The higher of the two upward-sloping lines is based on the best annuity price quoted by a network of carriers who offer deferred annuities, to which I have access. The lower line is based on the lowest price of the carriers in the network, though there could be others with even lower prices. HUD’s stand-alone rule protects HECM borrowers from the worst annuity providers but prevents them from taking advantage of the good ones.

 

Synergy Between HECMs, Asset Management and Annuities

Homeowners with significant amounts of financial assets can safely increase the rate of return on assets by integrating asset management with a HECM and an annuity.

The received wisdom among financial advisors is that as retirees age, their asset portfolios should shift from assets with high expected returns and large variance to assets with lower expected returns and low variance. The logic of this shift is that as the investment period shortens, the likelihood rises that a large decline in asset returns won’t be offset.

For example, using data compiled by Ibbotson covering asset returns over 86 years, portfolios composed entirely of common stock had a median rate of return over 10-year periods of 10.9%, but in 2% of the periods, the return was -6.9% or less. Shifting a major part of the asset portfolio to fixed-income securities would reduce both the risk and the expected return.

But the homeowner with financial assets has another option. He can use a HECM credit line in conjunction with a portfolio composed entirely of common stock to hedge against the possibility that the rate of return on the stock will be markedly lower than the expected return.
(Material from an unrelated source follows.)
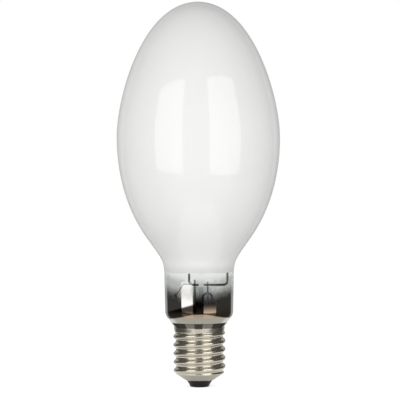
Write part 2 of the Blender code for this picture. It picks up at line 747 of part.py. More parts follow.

Consider the retiree of 63 cited above but assume he now has a portfolio of $1 million of common stock in addition to the $700,000 house. He retains the stock portfolio with its 10.9% expected return, and will draw on a HECM credit line as needed to offset returns that are less than 10.9%.

This is illustrated in Chart 2. The spendable funds line is calculated at a rate of 10.9%. If the realized return is 5%, the retiree will draw on the credit line to make up the difference. The unused portion of the line will be retained for possible future use.

In my example, the realized rate of return has to fall to –9.2% for the credit line to be fully used in the 10-year period. The maximum shortfall that can be fully hedged depends on the amount of equity the retiree has in his home relative to the amount of financial assets that will be hedged.

 

The Stand-Alone Rule Generates Excessive Loss Rates

Current HECM losses are much higher than they would be if HECMs were integrated into retirement plans.

The program has been subjected to a great deal of bad publicity, for reasons I can’t explain, but the effect has been to subject it to adverse selection. The HECM client pool has been heavily weighted by borrowers with low credit scores, many in desperate financial condition, who turn to a HECM as their last resort. Many such borrowers fail to pay their property taxes and maintain their properties in good condition.

HECMs that are integrated with asset management and annuities into comprehensive retirement plans are likely to draw borrowers with better payment habits. Further, a borrower who obtains a rising payment for life is better positioned to meet home ownership charges than those who exhaust their HECM borrowing capacity in the first few years.

Protecting Retirees

The major concern that generated the stand-alone rule is potential abuses connected to annuities. The rule does not prevent HECM borrowers from using credit lines to purchase annuities, but it prevents HECM lenders from helping them in any way.

The better way would be to remove its rule that HECM lenders cannot be involved with annuities but subject to the following conditions:

•     The terms of annuities associated with HECMs would be competitively determined in a manner acceptable to HUD.

•     The retirement plan that includes an annuity with a HECM is demonstrably better for the retiree than any plan without the annuity.

Disclosure

The writer has been developing a retirement planning program, called the Retirement Funds Integratortm, a segment of which is directed to the house rich/cash poor retirees discussed above. We call it the “Enhanced HECM”tm, and it will become operational shortly. It marries HECMs with deferred annuities in the way described earlier, and it provides competitively determined annuity and HECM prices. However, in conformity with the stand-alone rule, the program shields the lender from any involvement with the annuity. This makes the process somewhat clumsy for no good reason.